Upon his return, however, he was immediately arrested and charged with violating the Act Against Communism. In the words of historian David Wilson, “the affair had a dramatic effect in Bangkok political life.” Suddenly, the government no longer entertained the Spirit of Bandung – more importantly, the brief spirit of democracy was also overturned. The military elite, seeing that Phibun’s experiment with democracy did little to help his re-election, decided to take matters into their own hands. By 1957, Sarit’s coup d’etat quashed any hopes that Thailand would be led by a democratically-elected – let alone neutralist – government.

Thep’s legacy has been obscured by the prominence of Phibun’s other opposition party: The Democrats, led by Khuang Aphaiwong. In many ways, Thep stood for the opposite of Khuang. Where Khuang represented an ideological commitment to elite westernization, Khuang developed a strong neutralist and anti-American position that was ideologically grounded in the anti-government sentiment of the Northeast. In his estimation, a true party of the people would also oppose imperial great power demands.

Like Sukarno, Thep’s ‘Bandung Spirit’ presented a vision of democracy that was firmly grounded in Thailand’s role as a defiantly independent nation. Like Sukarno, Thep’s vision was brought to a forceful – and eventually very bloody – end.

Sarit and the Americans

Even before Bandung, American involvement in Thailand had been largely military. As the first shipment of American arms was presented to the Thai government in 1951, Ambassador Stanton declared: “Thailand’s destiny is freedom.” By 1954, 87% of the $34bn program of economic aid was in support of the military.

But it was precisely because of the U.S. alliance that Thailand could not be the land of the free. Its military aid became critical to consolidating the Thai military’s political power. Sarit Thanarat’s army and General Phao’s police force were generously supplied with American arms and anti-communist training. CIA officer James Lair worked with Phao to build the Thai paramilitary PARU special police units. The PARU units would play a role in America’s ‘secret war’ with Laos, and eventually, be used to enact the horrors of the 1976 Thammasat University massacre.

State capacity in the organization of violence enabled enormous political control. Backed by American power, the military triumvirate (Sarit, Phao, and Phibun) siphoned off 12% of Thailand’s national income into their own pockets. In this sense, Thep was correct: opposing American imperialism was central to opposing the military government.

After the failure of Phibun’s Hyde Park overtures and the disgrace of the rigged election in 1957, Sarit enacted a coup d’état that was welcomed by American leadership. Dulles and others were aware of Thailand’s turn to United Front politics. In response, they promised Sarit increased aid in support of his strong anti-communist stance. From Sarit through to Thanom Kittikachorn, an anti-communist position was enough to win U.S. backing, no matter what horrors were authorized against its people.

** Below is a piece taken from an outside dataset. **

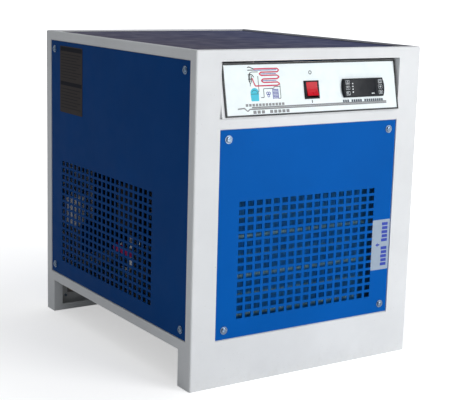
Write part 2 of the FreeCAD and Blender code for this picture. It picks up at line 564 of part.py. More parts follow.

This was even more true of CIA-backed massacres in Jakarta, Chile, and Brazil. 

In 2004, when Thanom passed away, the headline on his obituary in the New York Times and LA Times declared him “military ruler of Thailand who helped the US during the Vietnam War.” It mentions, some paragraphs later, his involvement in the Thammasat Massacre. That the imperatives of local democracy became subordinate to American foreign policy was a worldwide phenomenon: in Thailand, as elsewhere, it had devastating consequences.

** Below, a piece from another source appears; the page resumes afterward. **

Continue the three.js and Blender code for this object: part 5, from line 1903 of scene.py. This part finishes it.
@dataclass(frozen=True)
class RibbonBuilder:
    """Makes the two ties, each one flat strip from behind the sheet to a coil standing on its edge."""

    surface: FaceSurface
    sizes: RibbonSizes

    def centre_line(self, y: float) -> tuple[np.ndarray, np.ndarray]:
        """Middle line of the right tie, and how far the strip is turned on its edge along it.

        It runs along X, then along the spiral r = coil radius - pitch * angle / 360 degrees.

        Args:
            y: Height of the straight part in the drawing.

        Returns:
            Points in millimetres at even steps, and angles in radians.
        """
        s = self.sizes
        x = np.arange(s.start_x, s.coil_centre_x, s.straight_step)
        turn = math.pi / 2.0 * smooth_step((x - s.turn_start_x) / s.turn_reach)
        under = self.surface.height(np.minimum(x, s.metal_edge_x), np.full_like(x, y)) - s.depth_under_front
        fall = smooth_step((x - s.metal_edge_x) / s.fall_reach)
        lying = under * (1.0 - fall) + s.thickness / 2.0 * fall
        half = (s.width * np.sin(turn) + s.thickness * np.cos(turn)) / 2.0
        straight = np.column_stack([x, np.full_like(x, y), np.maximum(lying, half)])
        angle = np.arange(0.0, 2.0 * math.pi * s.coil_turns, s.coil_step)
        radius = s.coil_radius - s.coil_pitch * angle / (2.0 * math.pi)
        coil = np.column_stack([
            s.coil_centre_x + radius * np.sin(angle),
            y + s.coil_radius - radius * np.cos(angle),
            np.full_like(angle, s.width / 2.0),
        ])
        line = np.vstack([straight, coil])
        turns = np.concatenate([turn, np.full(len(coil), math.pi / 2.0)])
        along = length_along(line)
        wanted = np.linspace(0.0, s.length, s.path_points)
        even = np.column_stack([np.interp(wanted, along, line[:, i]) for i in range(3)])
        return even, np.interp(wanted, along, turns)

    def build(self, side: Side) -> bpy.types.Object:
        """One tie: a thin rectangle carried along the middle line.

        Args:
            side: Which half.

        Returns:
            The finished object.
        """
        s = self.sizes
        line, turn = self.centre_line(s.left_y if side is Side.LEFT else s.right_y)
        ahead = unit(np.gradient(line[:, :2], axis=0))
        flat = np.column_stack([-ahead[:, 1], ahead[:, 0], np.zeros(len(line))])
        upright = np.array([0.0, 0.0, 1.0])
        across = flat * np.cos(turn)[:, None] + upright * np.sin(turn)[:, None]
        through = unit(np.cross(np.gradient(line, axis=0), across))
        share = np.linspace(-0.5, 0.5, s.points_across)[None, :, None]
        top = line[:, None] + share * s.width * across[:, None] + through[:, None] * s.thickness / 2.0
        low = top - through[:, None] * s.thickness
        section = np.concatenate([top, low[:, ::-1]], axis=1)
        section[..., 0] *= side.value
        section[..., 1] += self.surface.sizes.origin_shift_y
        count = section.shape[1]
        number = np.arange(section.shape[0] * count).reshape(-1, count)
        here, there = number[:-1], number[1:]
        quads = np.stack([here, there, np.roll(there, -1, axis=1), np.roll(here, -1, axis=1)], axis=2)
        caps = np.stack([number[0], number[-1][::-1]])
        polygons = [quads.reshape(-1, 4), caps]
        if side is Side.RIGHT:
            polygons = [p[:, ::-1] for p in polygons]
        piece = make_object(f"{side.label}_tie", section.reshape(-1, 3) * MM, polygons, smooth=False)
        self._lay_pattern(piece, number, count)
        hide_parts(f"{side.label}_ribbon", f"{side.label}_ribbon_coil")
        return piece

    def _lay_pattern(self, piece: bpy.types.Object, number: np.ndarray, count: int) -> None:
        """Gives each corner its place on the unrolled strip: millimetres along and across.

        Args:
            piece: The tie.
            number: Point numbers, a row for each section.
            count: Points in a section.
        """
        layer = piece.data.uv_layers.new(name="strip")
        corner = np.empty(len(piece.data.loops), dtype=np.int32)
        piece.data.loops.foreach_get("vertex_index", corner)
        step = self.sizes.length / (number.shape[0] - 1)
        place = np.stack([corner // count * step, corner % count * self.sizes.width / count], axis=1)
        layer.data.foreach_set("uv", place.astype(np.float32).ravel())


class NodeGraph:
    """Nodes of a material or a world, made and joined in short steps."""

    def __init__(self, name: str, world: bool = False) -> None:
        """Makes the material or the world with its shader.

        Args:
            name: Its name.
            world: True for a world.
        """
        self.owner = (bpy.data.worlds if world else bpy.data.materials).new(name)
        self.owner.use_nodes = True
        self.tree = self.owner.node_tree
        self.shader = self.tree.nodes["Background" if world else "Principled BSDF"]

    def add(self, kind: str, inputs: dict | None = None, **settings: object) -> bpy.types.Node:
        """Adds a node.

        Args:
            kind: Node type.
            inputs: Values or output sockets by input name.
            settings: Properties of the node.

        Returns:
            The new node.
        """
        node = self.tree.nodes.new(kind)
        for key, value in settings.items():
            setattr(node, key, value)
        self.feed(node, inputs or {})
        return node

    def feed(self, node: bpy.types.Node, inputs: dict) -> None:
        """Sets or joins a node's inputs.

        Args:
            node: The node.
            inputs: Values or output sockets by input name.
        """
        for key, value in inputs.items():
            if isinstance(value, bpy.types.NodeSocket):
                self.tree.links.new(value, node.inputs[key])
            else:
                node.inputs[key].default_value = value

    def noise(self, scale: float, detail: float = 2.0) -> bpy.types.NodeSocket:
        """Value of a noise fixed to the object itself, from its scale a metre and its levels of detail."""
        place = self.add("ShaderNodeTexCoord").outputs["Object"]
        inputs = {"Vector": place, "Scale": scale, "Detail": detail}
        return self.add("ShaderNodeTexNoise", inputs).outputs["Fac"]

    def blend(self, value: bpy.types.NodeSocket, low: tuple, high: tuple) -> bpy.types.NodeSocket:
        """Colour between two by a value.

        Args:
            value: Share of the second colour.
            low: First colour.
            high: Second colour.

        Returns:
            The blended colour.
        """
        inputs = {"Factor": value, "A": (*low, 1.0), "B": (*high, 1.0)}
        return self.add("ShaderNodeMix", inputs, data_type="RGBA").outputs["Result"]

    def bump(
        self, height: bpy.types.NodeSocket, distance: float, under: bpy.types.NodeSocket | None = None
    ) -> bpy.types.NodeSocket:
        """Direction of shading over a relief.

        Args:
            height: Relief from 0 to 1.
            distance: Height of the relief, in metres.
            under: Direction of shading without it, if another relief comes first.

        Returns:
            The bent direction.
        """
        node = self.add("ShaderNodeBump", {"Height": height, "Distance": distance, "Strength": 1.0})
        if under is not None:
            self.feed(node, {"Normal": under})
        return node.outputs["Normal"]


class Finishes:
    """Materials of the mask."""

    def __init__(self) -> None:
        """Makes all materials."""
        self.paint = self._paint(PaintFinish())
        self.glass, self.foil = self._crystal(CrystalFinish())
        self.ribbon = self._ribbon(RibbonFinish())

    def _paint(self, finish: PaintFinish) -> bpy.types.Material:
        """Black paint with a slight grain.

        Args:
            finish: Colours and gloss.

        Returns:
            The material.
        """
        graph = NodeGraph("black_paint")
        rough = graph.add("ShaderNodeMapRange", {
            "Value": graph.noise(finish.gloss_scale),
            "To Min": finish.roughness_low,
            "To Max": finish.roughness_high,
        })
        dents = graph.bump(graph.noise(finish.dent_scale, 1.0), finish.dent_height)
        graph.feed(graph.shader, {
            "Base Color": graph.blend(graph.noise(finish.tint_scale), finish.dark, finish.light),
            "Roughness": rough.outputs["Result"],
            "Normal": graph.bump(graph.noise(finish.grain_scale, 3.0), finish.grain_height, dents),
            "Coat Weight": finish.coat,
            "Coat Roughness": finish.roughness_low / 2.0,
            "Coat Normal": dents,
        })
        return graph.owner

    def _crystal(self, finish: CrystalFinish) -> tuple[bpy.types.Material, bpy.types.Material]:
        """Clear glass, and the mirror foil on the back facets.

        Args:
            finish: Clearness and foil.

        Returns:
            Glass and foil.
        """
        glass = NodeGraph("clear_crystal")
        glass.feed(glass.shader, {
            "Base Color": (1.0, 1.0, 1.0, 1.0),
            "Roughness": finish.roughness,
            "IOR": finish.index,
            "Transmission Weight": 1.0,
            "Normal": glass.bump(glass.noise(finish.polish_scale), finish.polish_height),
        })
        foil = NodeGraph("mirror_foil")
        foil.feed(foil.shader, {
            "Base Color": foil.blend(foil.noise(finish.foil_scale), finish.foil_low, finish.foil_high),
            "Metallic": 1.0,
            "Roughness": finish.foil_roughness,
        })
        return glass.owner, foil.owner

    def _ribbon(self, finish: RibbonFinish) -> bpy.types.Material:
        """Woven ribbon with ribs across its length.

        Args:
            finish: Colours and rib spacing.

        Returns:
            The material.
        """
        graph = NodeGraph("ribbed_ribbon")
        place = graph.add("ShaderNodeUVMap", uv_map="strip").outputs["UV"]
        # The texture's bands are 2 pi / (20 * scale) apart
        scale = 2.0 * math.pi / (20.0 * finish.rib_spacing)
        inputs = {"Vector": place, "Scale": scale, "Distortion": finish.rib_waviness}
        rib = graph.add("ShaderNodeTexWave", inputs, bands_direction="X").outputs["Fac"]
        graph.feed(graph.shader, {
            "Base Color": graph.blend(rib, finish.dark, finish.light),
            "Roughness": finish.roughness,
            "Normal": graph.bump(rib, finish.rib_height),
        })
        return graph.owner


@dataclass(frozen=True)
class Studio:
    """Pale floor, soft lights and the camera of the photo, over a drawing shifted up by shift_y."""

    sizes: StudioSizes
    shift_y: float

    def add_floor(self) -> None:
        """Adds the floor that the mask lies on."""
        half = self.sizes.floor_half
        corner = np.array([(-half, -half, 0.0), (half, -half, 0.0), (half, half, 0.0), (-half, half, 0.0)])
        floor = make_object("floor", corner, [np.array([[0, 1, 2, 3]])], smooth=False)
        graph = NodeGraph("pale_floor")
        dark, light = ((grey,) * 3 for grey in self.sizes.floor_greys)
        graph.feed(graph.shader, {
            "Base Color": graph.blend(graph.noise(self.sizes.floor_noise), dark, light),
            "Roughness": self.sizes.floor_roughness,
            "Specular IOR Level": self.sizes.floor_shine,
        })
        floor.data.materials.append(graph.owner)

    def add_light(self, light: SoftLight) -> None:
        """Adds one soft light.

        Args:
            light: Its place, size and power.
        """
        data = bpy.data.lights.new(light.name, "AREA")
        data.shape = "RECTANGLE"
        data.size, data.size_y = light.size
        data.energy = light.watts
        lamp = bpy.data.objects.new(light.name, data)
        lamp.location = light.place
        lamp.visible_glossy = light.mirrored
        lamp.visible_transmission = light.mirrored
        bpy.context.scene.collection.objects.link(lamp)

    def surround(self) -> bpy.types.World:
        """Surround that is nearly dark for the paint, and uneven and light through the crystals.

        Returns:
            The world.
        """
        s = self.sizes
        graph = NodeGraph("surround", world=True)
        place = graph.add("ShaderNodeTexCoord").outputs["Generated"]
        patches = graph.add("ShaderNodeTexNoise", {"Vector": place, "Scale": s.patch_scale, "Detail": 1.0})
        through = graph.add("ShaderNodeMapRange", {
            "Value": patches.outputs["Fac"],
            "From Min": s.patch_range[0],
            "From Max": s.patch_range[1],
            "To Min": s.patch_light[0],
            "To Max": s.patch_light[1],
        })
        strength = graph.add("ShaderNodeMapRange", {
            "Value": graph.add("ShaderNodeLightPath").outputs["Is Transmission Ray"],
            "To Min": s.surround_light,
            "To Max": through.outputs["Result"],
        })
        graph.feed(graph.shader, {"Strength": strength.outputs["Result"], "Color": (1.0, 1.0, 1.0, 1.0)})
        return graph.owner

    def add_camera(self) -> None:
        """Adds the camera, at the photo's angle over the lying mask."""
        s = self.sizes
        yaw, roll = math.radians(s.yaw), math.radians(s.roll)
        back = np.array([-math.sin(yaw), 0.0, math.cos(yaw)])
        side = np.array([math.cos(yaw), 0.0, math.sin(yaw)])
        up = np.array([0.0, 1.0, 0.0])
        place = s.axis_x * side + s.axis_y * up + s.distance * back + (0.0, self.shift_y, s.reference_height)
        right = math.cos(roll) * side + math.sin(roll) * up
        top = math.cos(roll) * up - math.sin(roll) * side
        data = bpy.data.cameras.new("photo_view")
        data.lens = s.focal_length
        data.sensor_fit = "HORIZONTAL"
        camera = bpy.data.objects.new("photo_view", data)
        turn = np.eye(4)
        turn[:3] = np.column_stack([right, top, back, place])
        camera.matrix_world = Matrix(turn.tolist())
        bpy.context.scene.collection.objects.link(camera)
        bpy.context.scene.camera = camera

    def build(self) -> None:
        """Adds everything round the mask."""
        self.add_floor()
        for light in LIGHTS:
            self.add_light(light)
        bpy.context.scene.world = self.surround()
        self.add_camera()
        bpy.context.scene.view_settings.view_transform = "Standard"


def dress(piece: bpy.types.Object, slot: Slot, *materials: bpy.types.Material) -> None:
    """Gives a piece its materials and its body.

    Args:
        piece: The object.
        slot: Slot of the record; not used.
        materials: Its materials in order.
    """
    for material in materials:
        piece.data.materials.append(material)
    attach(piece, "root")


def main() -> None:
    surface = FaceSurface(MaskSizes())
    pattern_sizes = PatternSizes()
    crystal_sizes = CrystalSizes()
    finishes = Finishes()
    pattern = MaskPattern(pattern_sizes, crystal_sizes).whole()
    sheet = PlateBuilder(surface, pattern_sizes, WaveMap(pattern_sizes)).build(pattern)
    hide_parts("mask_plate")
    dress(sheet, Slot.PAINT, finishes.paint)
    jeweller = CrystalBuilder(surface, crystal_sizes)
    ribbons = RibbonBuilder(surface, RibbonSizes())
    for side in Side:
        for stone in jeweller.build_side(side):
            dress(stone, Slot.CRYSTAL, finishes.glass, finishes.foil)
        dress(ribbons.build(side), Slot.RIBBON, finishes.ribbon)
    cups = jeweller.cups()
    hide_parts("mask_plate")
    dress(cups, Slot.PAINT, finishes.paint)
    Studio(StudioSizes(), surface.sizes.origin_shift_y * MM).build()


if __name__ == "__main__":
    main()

Plaek Phibulsongkram, Sarit Thanarat and Phao Siyanon

Recovering Anti-Imperialist Advocacy

Thailand’s ‘Bandung Spirit’ of neutralism and democracy lasted for a brief, flickering period from 1955-57. It seems apt that its champion was a previously obscure parliamentarian from the Northeast, who was catapulted to national fame as he brought the equally obscure anti-imperialist conversation to the national arena.

In Thailand today, the imperative of opposing imperialism remains critical to the struggle for democracy. Pro-democracy activist Netiwit Chotiphatphaisal has been consistent in his linkage of Hong Kong’s struggle with Thailand’s, highlighting the role that Chinese imperialism plays in the region. “If we don’t [oppose China],” he wrote for Thai Enquirer, “what is happening in Hong Kong will eventually happen at home.”

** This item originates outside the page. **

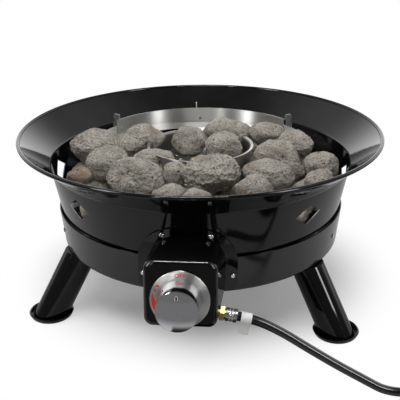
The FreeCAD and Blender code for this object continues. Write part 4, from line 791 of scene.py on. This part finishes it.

In some ways he is correct: that China supports and does business with Thailand’s authoritarian leaders is a central feature of Thailand’s present economic development. But the Thai experience with America presented here is an important counterpoint: China is not the same kind of interventionist imperialist as America is, nor is it as willing to sink its resources in the pursuit of goals as abstract as anti-communism or freedom. Therefore, the movement of Chinese oppression from Hong Kong to home sounds compelling but is not as swift nor as direct as Netiwit makes it seem.

Grounding activism in anti-imperialism today will look very different from what it looked like at Bandung. There is no United Front to join, no international coalition of nationalist leaders to support an alternative future. ‘Opposing China’ is not the same call that opposing Western imperialism was in 1955.

Chinese imperialism is clumsier, louder, yet – in its command of the region’s economies – somehow more unavoidable. The #MilkTeaAlliance feels like somewhat hollow in the face of China’s contribution to Thailand’s GDP.

But anti-imperial politics is important precisely because it is so difficult. Recovering the memory of the Economist party and Thep’s ‘Bandung Spirit’ does provide us a clue: democratizing the concern about imperial control over politics, such that it resonates in the Northeast as it does in Bangkok, at least helps provide a domestic united front. This is the first step towards people’s diplomacy.